Net sales for the year ended December 31, 2007 were $272.8 million, compared to $269.0 million for the year ended December 31, 2006. Gross margin for the year ended December 31, 2007 was $48.3 million, or 17.7%, compared to $40.7 million, or 15.1%, for the year ended December 31, 2006. Income from continuing operations for the year ended December 31, 2007 was $3.9 million, or $0.67 per share, compared to income from continuing operations of $2.0 million, or $0.32 per share, for the year ended December 31, 2006. Income from discontinued operations for the year ended December 31, 2007 was $0.3 million, or $0.05 per share, compared to income from discontinued operations of $1.6 million, or $0.26 per share for the year ended December 31, 2006. Net income for the year ended December 31, 2007 was $4.1 million, or $0.72 per share, compared to $3.6 million, or $0.58 per share, for the year ended December 31, 2006. EBITDA from continuing operations was $12.0 million for the year ended December 31, 2007, compared to $12.1 million for the year ended December 31, 2006. EBITDA for the year ended December 31, 2006 included the $9.0 million gain from the sale of the Merrimack, New Hampshire real estate.
Business Segment Highlights
Label Products:
Nashuas Label Products segment, which prints and converts product for grocery, food service, retail, transportation, entertainment and general industrial markets, reported net sales for the fourth quarter of 2007 of $31.0 million and gross margin of $5.7 million, or 18.4%. Net sales for the fourth quarter of 2006 were $28.6 million and gross margin was $4.5 million, or 15.6%. For fiscal year 2007, net sales were $115.5 million and gross margin was $21.0 million, or 18.2%. For 2006, net sales were $109.7 million and gross margin was $16.3 million, or 14.9%.
The sales increase in the Label Products segment in the fourth quarter of 2007 is primarily a result of an increase in the automatic identification product line due to incremental orders from an existing customer.
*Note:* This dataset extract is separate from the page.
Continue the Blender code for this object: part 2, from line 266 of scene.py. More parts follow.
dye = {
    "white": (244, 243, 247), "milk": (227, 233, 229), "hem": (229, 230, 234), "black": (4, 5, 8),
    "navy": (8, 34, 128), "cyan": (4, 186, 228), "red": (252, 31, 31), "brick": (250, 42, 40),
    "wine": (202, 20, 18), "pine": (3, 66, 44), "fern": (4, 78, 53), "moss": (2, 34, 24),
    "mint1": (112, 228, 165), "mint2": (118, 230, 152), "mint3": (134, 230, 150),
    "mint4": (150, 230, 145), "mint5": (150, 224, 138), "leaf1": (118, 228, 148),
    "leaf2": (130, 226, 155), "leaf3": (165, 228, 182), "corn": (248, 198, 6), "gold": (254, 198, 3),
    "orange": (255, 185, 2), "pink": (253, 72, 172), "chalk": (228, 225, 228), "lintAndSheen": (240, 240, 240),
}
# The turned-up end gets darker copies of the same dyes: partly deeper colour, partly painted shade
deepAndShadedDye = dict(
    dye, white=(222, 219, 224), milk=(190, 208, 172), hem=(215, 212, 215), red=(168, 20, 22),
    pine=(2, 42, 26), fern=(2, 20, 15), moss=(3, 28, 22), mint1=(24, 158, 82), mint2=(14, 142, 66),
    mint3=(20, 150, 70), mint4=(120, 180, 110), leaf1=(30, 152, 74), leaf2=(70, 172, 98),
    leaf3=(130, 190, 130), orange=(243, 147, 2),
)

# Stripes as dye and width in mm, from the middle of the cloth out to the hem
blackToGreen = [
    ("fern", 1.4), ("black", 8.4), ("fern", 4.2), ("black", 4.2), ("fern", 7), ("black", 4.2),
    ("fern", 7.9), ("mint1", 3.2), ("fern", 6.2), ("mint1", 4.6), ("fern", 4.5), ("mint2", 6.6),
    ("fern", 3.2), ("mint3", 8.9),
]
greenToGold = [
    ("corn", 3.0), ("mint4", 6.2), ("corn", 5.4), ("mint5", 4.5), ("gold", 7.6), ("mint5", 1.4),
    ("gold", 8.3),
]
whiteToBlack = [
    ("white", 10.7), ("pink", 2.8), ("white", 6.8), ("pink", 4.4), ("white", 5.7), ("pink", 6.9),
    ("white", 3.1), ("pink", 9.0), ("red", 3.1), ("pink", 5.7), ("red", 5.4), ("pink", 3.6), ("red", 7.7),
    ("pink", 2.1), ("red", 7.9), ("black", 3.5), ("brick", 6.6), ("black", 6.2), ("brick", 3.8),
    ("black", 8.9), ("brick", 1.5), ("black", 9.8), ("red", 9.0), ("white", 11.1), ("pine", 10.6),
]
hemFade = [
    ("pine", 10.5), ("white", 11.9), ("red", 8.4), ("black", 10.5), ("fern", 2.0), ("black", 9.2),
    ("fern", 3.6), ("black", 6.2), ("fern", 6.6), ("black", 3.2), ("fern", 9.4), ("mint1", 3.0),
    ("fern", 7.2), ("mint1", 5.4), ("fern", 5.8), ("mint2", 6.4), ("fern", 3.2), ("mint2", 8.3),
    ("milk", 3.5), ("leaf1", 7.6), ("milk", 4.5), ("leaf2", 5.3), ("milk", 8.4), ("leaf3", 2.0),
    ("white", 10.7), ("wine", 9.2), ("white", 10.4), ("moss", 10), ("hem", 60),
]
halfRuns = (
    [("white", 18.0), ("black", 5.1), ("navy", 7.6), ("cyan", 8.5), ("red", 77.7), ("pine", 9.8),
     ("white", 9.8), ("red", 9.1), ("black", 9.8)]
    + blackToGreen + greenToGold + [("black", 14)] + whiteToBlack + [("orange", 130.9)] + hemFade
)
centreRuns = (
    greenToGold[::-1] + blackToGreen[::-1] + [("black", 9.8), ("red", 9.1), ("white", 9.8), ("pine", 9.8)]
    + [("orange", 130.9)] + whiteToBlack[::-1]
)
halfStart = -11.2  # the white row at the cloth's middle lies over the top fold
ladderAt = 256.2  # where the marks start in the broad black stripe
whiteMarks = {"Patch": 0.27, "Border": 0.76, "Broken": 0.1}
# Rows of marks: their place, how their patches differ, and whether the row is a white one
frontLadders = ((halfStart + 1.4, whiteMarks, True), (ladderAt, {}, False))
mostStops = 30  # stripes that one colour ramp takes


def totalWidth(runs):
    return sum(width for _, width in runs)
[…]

Gross margins improved due to the increase in sales volume and the overall reduction in manufacturing cost.
Specialty Paper Products:
Nashuas Specialty Paper Products segment, which includes its paper coating and converting businesses, reported net sales for the fourth quarter of 2007 of $41.9 million and gross margin of $7.0 million, or 16.7%. Net sales for the fourth quarter of 2006 were $42.0 million and gross margin was $6.3 million, or 15.0%. Net sales for fiscal year 2007 were $160.3 million and gross margin was $26.6 million, or 16.6%. Net sales for fiscal year 2006 were $162.5 million and gross margin was $24.1 million, or 14.9%.
Sales in the Specialty Paper Product segment were relatively flat in the fourth quarter of 2007 as compared to the same period in 2006. Margins increased due to improved plant efficiencies and the overall reduction in manufacturing cost.
Thomas Brooker, Nashuas President and Chief Executive Officer, stated, “I am pleased with the year to date results and our overall progress in the marketplace. Our revenue growth and profit improvement are due to the excellent work of all Nashua employees. We will continue to focus on profitable sales growth opportunities, operational improvement and financial prudence in 2008.”
Use of Non-GAAP
EBITDA is presented as supplemental information, which the management of Nashua believes, may be useful to some investors in evaluating Nashua because it is widely used as a measure of evaluating a company’s operating performance, as well as to evaluate its operating cash flow. EBITDA is used by management in the computation of ratios utilized for financing purposes and for planning and forecasting in future periods. EBITDA is calculated by adding net interest expense, income tax expense, depreciation and amortization back into net income. EBITDA should not be considered a substitute either for net income, as an indicator of Nashuas operating performance, or for cash flow, as a measure of Nashuas liquidity. In addition, because all companies may not calculate EBITDA in exactly the same manner, the presentation here may not be comparable to other similarly titled measures of other companies.